The consequence of Mr Duncan Smith's survival will be the Tory party offering as its candidate for prime minister a man who does not enjoy the confidence of his colleagues, the respect of those he has worked with, a reputation for sound management, a mastery of modern communication techniques, steadiness under fire or consistency of strategy. Up against a proven leader, tested in peace and war, presiding albeit imperfectly over a still broadly healthy economy, the comparison will not be flattering. Nor will Mr Duncan Smith's position be helped by the presence of a sunny. genial and increasingly assured liberal Democrat leader presiding over a party now moving smartly to the Right.
If Tory MPs appreciate that, and 25 may just, then the answer has to be a change of leader. And that process should be far less fraught than feared.
There is no reason why a contest should drag on excessively; the leisurely pace of the 2001 leadership election was decreed by the party's then chief executive as appropriate for an exhausted party deliberating over a holiday period. The matter could be concluded before Christmas if the will is there.
And there is no shortage of suitable candidates. The danger of a Clarke leadership, and renewed rows over Europe, has passed now that even his strongest supporters know he cannot win among the party's grass-roots. That leaves a field led by Michael Howard, Oliver Letwin and David Davis. Any of them would be preferable to the current incumbent. All three are more efficient in their dispatch of business, crisper in communication, more disciplined in the formulation of policy and execution of strategy.

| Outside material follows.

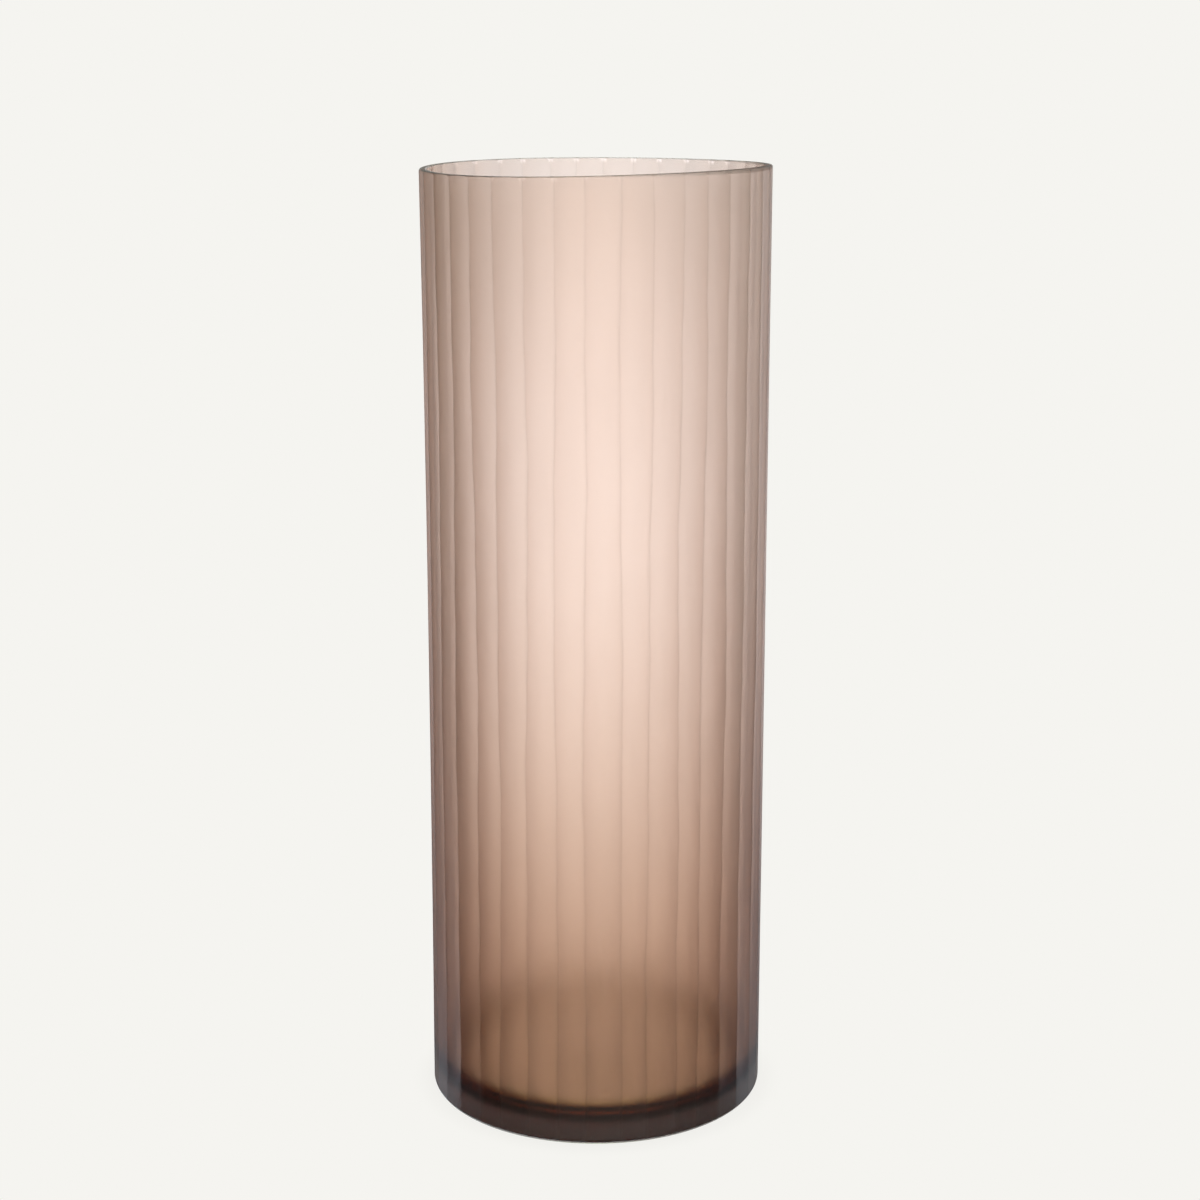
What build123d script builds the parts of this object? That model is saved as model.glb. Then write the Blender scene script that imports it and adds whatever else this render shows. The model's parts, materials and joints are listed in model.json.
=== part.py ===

Each has his flaws. Mr Letwin still appears too otherworldly for modern political combat. Mr Davis, although he is attractively classless and direct, can be prey to arrogance. And Mr Howard, though he has a steel-trap mind, is still tainted by association with the miseries of the Major years. But none would embarrass a party which chose them as its candidate for high public office. And the Tory party cannot afford any longer to be embarrassed by its leader.